WHAT THIS TASK INVOLVES: Count every line where "body" shows up, and give that number only.

GIVEN DATA:
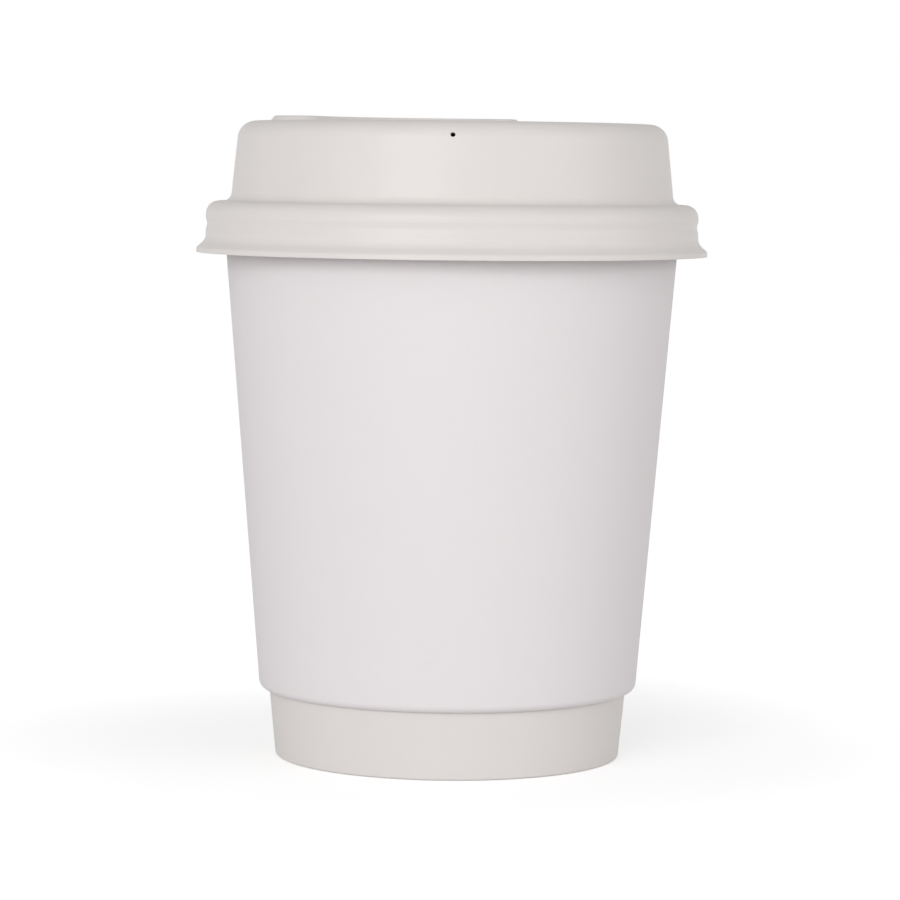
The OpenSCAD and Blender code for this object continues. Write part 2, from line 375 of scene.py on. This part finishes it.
def linked(name, data):
    """Object of this data, in the scene."""
    made = bpy.data.objects.new(name, data)
    bpy.context.scene.collection.objects.link(made)
    return made


def joined(first, second):
    """Both objects' meshes in the first object."""
    both = [first, second]
    with bpy.context.temp_override(
        active_object=first, object=first, selected_objects=both, selected_editable_objects=both
    ):
        bpy.ops.object.join()
    return first


def seated(piece, body, node):
    """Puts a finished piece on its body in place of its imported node."""
    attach(piece, body)
    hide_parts(node)
    return piece


# Materials


class Nodes:
    """The node tree of a material or a world, with short calls for the nodes used here."""

    def __init__(self, owner):
        owner.use_nodes = True
        self.tree = owner.node_tree

    def new(self, kind, **inputs):
        """A node of a kind, with its inputs set to values or linked to other nodes' outputs. A name in
        small letters is a setting of the node itself."""
        node = self.tree.nodes.new("ShaderNode" + kind)
        for key, value in inputs.items():
            if key[0].islower():
                setattr(node, key, value)
        for key, value in inputs.items():
            if not key[0].islower():
                self.put(node, key.replace("_", " "), value)
        return node

    def put(self, node, socket, value):
        """Sets or links one input, which is named or numbered."""
        if isinstance(value, bpy.types.NodeSocket):
            self.tree.links.new(value, node.inputs[socket])
        else:
            node.inputs[socket].default_value = value

    def worked(self, node, *values):
        """First output of a node, with its inputs set or linked in order."""
        for number, value in enumerate(values):
            self.put(node, number, value)
        return node.outputs[0]

    def calculated(self, operation, *values):
        """Result of an operation on these numbers and outputs."""
        return self.worked(self.new("Math", operation=operation), *values)

    def noise(self, vector, size, detail, roughness):
        """Noise whose blots are about the given size, in metres."""
        node = self.new("TexNoise", Vector=vector, Scale=1 / size, Detail=detail, Roughness=roughness)
        return node.outputs["Fac"]

    def levels(self, value, low, high):
        """A value of about 0.3 to 0.7 spread over low to high."""
        node = self.new("MapRange", Value=value, From_Min=0.3, From_Max=0.7, To_Min=low, To_Max=high)
        return node.outputs["Result"]

    def shaded(self, colour, factor):
        """A colour times a grey factor."""
        node = self.new("VectorMath", operation="SCALE", Scale=factor)
        return self.worked(node, colour)

    def total(self, first, second, share):
        """First plus a share of the second."""
        return self.calculated("MULTIPLY_ADD", second, share, first)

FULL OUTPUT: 3